各団体とも焦点の薬価頻回改定について、現行制度を前提にした実施に改めて反対の立場を強調すると共に、改定頻度だけでなく、薬価制度全体についての検討を求めた。
中でも日本製薬団体連合会の森田清会長は、「引き上げ、引き下げの双方の可能性がある改定ルールなら公平であり、頻度も検討の余地がある」と含みを持たせながらも、[1]薬価が下がり続けるなど構造的欠陥がある仕組みで、改定頻度だけを増やすのは不公平を助長する[2]価格未妥結・仮納入や総価取り引きが解消されていない――などを理由に、頻回改定には応じられないとの姿勢を示した。
欧州製薬団体連合会会長の大橋勇郎氏は、現行制度において、メーカーの責任範囲を超えたところで、薬価がスパイラル的に下がり続けることに加え、市場拡大再算定や特例引き下げという銘柄別市場実勢価格主義を逸脱したルールを前提に頻回改定を行えば、日本市場の魅力や競争力が阻害されると指摘すると同時に、“ドラッグラグ”を助長する懸念もあるとし、頻回改定に反対する考えを述べた。
また、▽現行の隔年改定でも価格交渉が数カ月にわたり、市場に混乱が生じている▽未妥結・仮納入や総価取引といった取引慣行により、市場価格の形成にはある程度の期間が必要▽改定頻度を高めることで得られる結果と、それに伴う手間や経済負担増のバランスを考慮すべき――とし、現行制度の維持を求めた。さらに成分加重平均方式についても、銘柄別市場実勢価格主義を逸脱したもので、断固反対との姿勢を強調した。

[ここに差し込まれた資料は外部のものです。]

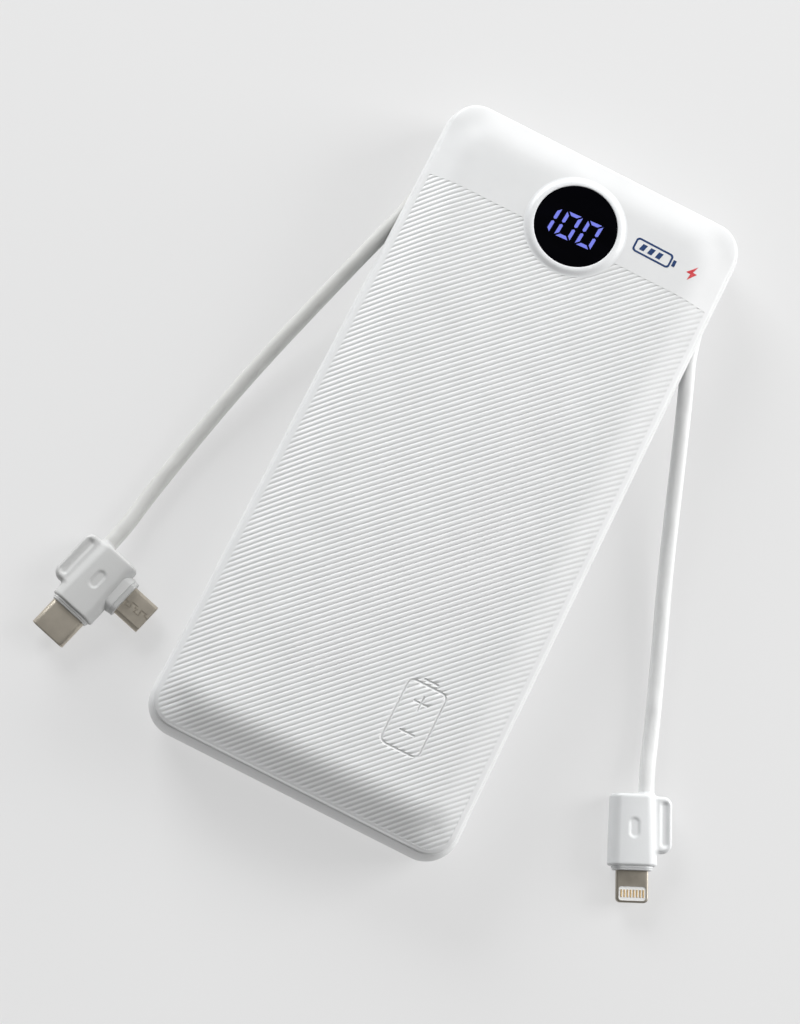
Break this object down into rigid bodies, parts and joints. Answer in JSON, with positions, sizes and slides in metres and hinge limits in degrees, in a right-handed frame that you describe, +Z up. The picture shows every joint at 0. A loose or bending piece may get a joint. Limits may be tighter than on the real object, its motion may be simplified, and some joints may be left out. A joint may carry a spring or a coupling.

米国研究製薬工業協会のニュートン・クレンショー在日執行委員長は、薬価改定の頻度を高めることで、急速な薬価の下落により先進諸国との価格差拡大が起こり、安定供給や患者の新薬アクセスに破滅的な影響をもたらすと懸念を示す一方、未妥結・仮納入といった不適切な取引慣行を是正せずに頻回改定を実施すれば市場に混乱が起き、不適切な取引慣行を助長しかねないとして、やはり反対の立場を主張した。